雨の中の旅立ち

本文 門出したる所は、めぐりなどもなくて、かりそめのかや屋の、蔀(しとみ)などもなし。簾(すだれ)かけ、幕など引きたり。南は遥かに野の方見やらる。東西(ひむがしにし)は海近くていとおもしろし。夕霧たちわたりていみじうをかしければ、朝寝(あさい)などもせず、かたがた見つつ、ここを立ちなむこともあわれに悲しきに、同じ月の15日、雨かきくらし降るに、境を出でて、下総(しもつき)の国のいかだといふ所にとまりぬ。庵(いほ)なども浮きぬばかりに雨降りなどすれば、おそろしくて寝(い)も寝られず、野中に、丘だちたる所に、ただ、木ぞ三つたてる。その日は雨に濡れたる物ども干し、国に立ちおくれたる人々待つとて、そこに日を暮らしつ。

訳 いまたちの館は建物の周りの塀もなく、一時的で粗末なすまいで雨戸さえ無かった。すだれや、幕など張り巡らし、内部が見えないようにした。南側の景色は遥か遠くまで緑の平原であった。東と西の方向の景色は海岸が続き、これまで見たことのない新鮮で心ひかれる風景であった。夕方になるといったいに霧がたちこめるので平原や海岸の景色に風情があった。夜は深く眠れず、朝は早く起きた。あちらこちらの家の周りの景色を楽しむことができる。でも、ここを立ち去ると言うことです。なんとなく、寂しい気持ちになりますが9月15日ここを立ち去るということが決まった。この日はあいにくの大雨で空は真っ黒厳しい旅立ちとなった。上総の国境をこえて、下総(しもつさ)の国に入った。
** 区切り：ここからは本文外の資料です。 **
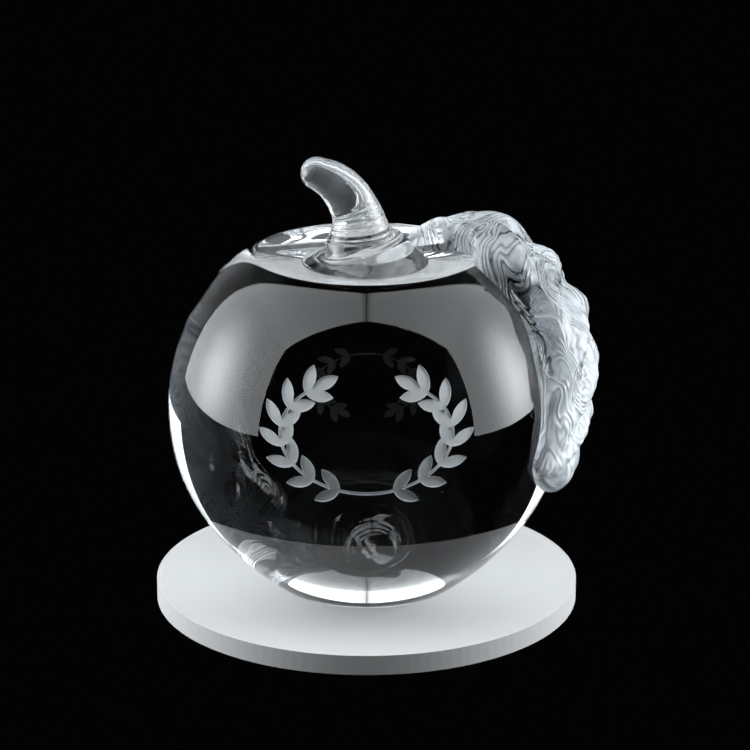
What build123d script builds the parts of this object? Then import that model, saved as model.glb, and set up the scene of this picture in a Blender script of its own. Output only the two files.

その日は「いかだ」という所で一泊した。久造した粗末な仮小屋で、激しい雨が恐ろしくてこのまま流されていくのではないかと不安で一睡もできなかった。幸い朝になり、雨はやんだ。外を見ると野中に、丘のような小高いとこがあり、木が3本立っていた。そこで雨に濡れた物を乾かし、上総を遅れて出発した人々を待ながら、ここで一日を暮らそうと言うことになった。

学ぶ
・上総での暮らしは大きな建物で囲まれた生活であった。しかし、いまたちではでは質素な仮小屋であったが、13歳という孝標女にとっては見た事もない風景が広がりめずらしく楽しめた。いかだというところは激しい雨の旅となり、これから先の旅が思いやられる厳しいものになりますよという暗示にもなるが、早く都に着いて、おおくのものがたりが読めますようにと希望に満ちた旅の始まりだった。
・国司の帰国の一団は何人くらいの集団だったのであるのか、雨の時の服装とか装備、濡れてはいけないものもの保護はどうしてるのだろうか、孝標女は車に乗ってるのではないかと思うのですが、今のように防水コートがない時代なので、従者たちはどんな格好で旅をしてるのだろうか。しかし、孝標女にとっては日常の出来事なので書く必要は無かった。他に資料を見つけなければわからない事です。